## Begin

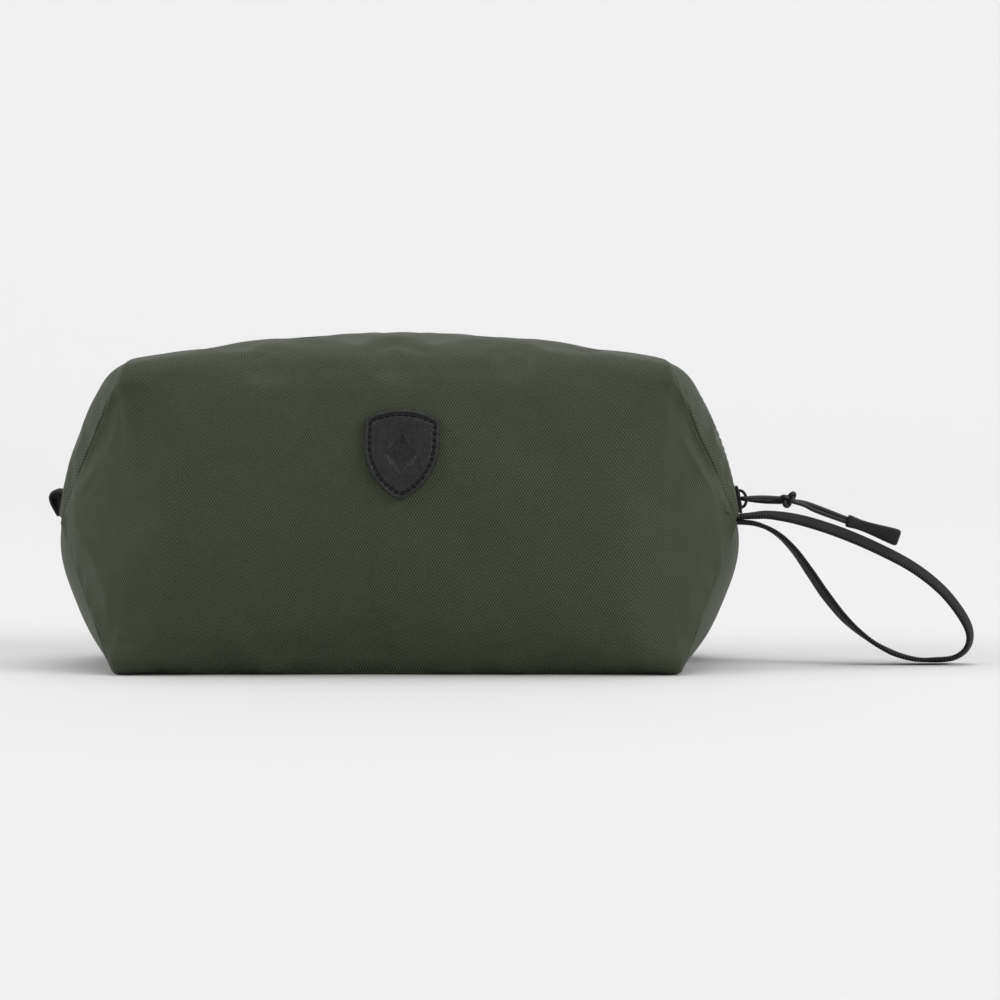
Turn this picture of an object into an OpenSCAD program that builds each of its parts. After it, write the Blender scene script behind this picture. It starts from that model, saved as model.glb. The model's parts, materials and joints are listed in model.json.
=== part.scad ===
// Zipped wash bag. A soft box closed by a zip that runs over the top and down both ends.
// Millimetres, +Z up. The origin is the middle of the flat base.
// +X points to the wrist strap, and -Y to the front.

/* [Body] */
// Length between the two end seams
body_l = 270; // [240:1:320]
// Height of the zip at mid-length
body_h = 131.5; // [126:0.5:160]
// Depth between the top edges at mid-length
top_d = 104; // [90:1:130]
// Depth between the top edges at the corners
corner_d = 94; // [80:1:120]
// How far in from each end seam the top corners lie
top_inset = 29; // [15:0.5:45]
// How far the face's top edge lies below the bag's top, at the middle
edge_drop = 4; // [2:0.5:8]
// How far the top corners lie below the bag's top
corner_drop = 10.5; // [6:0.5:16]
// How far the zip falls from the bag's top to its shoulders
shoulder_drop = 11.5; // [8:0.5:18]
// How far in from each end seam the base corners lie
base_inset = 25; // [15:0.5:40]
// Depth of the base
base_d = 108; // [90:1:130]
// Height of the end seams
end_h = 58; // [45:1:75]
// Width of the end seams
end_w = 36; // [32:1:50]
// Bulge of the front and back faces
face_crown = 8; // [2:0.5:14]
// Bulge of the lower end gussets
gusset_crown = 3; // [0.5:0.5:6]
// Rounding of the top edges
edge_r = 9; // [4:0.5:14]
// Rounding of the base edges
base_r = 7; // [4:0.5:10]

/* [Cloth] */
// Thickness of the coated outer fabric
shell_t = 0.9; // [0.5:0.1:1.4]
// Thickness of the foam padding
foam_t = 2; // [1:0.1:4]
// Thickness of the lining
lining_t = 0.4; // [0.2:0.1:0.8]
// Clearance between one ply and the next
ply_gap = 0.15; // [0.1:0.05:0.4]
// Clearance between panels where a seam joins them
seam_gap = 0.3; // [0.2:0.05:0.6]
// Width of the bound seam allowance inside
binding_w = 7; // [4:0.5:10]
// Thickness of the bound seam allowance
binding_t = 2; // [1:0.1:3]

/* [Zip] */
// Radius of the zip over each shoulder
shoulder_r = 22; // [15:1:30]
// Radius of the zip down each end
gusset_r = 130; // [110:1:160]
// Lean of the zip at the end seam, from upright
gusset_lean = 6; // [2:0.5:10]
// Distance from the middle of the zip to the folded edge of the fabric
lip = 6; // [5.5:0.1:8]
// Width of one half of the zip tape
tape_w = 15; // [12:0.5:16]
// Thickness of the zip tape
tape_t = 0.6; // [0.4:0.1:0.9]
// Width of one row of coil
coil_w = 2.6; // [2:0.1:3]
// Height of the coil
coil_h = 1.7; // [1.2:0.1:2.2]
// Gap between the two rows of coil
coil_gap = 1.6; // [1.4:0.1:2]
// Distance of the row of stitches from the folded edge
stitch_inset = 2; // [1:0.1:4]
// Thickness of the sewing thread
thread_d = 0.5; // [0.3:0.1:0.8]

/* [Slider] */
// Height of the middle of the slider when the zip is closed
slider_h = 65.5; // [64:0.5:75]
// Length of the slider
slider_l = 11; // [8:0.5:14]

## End

▸ Prompt
Your task is to return the full listing exactly as it was given.

▸ Final result
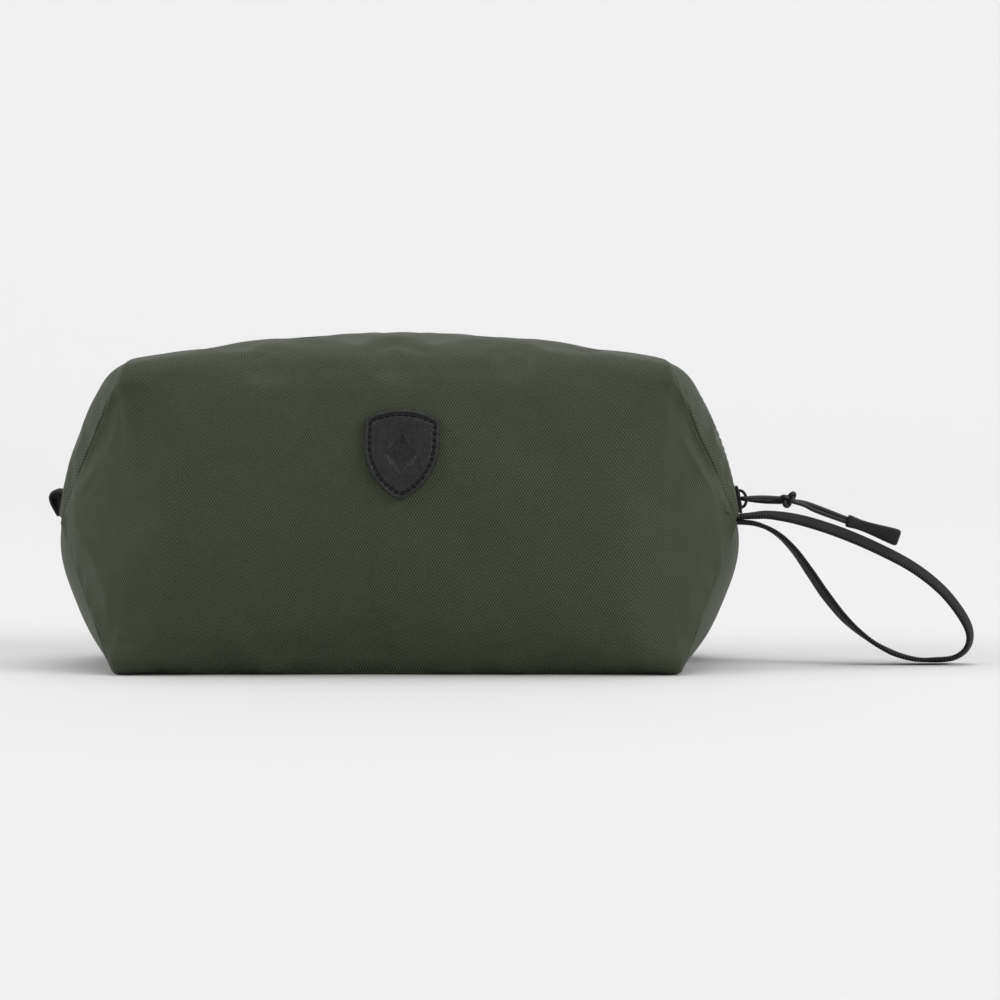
Turn this picture of an object into an OpenSCAD program that builds each of its parts. After it, write the Blender scene script behind this picture. It starts from that model, saved as model.glb. The model's parts, materials and joints are listed in model.json.
=== part.scad ===
// Zipped wash bag. A soft box closed by a zip that runs over the top and down both ends.
// Millimetres, +Z up. The origin is the middle of the flat base.
// +X points to the wrist strap, and -Y to the front.

/* [Body] */
// Length between the two end seams
body_l = 270; // [240:1:320]
// Height of the zip at mid-length
body_h = 131.5; // [126:0.5:160]
// Depth between the top edges at mid-length
top_d = 104; // [90:1:130]
// Depth between the top edges at the corners
corner_d = 94; // [80:1:120]
// How far in from each end seam the top corners lie
top_inset = 29; // [15:0.5:45]
// How far the face's top edge lies below the bag's top, at the middle
edge_drop = 4; // [2:0.5:8]
// How far the top corners lie below the bag's top
corner_drop = 10.5; // [6:0.5:16]
// How far the zip falls from the bag's top to its shoulders
shoulder_drop = 11.5; // [8:0.5:18]
// How far in from each end seam the base corners lie
base_inset = 25; // [15:0.5:40]
// Depth of the base
base_d = 108; // [90:1:130]
// Height of the end seams
end_h = 58; // [45:1:75]
// Width of the end seams
end_w = 36; // [32:1:50]
// Bulge of the front and back faces
face_crown = 8; // [2:0.5:14]
// Bulge of the lower end gussets
gusset_crown = 3; // [0.5:0.5:6]
// Rounding of the top edges
edge_r = 9; // [4:0.5:14]
// Rounding of the base edges
base_r = 7; // [4:0.5:10]

/* [Cloth] */
// Thickness of the coated outer fabric
shell_t = 0.9; // [0.5:0.1:1.4]
// Thickness of the foam padding
foam_t = 2; // [1:0.1:4]
// Thickness of the lining
lining_t = 0.4; // [0.2:0.1:0.8]
// Clearance between one ply and the next
ply_gap = 0.15; // [0.1:0.05:0.4]
// Clearance between panels where a seam joins them
seam_gap = 0.3; // [0.2:0.05:0.6]
// Width of the bound seam allowance inside
binding_w = 7; // [4:0.5:10]
// Thickness of the bound seam allowance
binding_t = 2; // [1:0.1:3]

/* [Zip] */
// Radius of the zip over each shoulder
shoulder_r = 22; // [15:1:30]
// Radius of the zip down each end
gusset_r = 130; // [110:1:160]
// Lean of the zip at the end seam, from upright
gusset_lean = 6; // [2:0.5:10]
// Distance from the middle of the zip to the folded edge of the fabric
lip = 6; // [5.5:0.1:8]
// Width of one half of the zip tape
tape_w = 15; // [12:0.5:16]
// Thickness of the zip tape
tape_t = 0.6; // [0.4:0.1:0.9]
// Width of one row of coil
coil_w = 2.6; // [2:0.1:3]
// Height of the coil
coil_h = 1.7; // [1.2:0.1:2.2]
// Gap between the two rows of coil
coil_gap = 1.6; // [1.4:0.1:2]
// Distance of the row of stitches from the folded edge
stitch_inset = 2; // [1:0.1:4]
// Thickness of the sewing thread
thread_d = 0.5; // [0.3:0.1:0.8]

/* [Slider] */
// Height of the middle of the slider when the zip is closed
slider_h = 65.5; // [64:0.5:75]
// Length of the slider
slider_l = 11; // [8:0.5:14]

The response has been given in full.